* [GIVEN TASK]
Track down the lines that contain "into" and copy them.

* start *

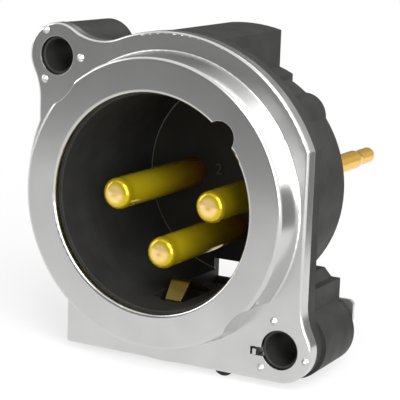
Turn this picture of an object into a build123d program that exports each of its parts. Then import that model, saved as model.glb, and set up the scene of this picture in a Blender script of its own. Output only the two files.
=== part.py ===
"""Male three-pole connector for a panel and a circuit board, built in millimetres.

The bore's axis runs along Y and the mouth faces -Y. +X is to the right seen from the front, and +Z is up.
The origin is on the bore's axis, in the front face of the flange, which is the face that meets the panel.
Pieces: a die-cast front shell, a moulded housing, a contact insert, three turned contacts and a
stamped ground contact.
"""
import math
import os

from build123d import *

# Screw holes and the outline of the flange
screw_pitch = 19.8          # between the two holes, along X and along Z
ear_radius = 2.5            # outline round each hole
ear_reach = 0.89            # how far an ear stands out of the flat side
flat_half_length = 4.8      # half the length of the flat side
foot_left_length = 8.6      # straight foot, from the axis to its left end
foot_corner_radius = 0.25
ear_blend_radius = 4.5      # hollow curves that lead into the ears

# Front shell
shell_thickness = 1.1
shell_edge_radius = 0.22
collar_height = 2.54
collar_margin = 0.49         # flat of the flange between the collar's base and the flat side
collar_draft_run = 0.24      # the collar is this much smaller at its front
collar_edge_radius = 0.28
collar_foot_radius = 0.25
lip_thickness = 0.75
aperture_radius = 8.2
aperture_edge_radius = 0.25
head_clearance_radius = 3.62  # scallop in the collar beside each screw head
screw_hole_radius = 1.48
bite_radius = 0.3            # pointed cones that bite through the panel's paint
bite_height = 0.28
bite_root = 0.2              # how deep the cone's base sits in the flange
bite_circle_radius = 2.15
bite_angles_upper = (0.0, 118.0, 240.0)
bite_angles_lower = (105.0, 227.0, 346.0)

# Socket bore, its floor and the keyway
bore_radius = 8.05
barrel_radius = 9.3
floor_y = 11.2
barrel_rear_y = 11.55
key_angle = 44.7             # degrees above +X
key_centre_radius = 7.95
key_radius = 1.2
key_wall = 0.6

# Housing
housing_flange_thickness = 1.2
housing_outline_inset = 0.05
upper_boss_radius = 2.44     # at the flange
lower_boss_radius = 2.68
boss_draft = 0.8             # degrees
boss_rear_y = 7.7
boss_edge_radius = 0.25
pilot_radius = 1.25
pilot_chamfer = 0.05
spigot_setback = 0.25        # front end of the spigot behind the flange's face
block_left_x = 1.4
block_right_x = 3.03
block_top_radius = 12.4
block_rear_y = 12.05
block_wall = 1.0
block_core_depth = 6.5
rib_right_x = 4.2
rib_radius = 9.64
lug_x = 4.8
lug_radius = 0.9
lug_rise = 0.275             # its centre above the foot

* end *

* [FINISHED TASK]
Turn this picture of an object into a build123d program that exports each of its parts. Then import that model, saved as model.glb, and set up the scene of this picture in a Blender script of its own. Output only the two files.
ear_blend_radius = 4.5      # hollow curves that lead into the ears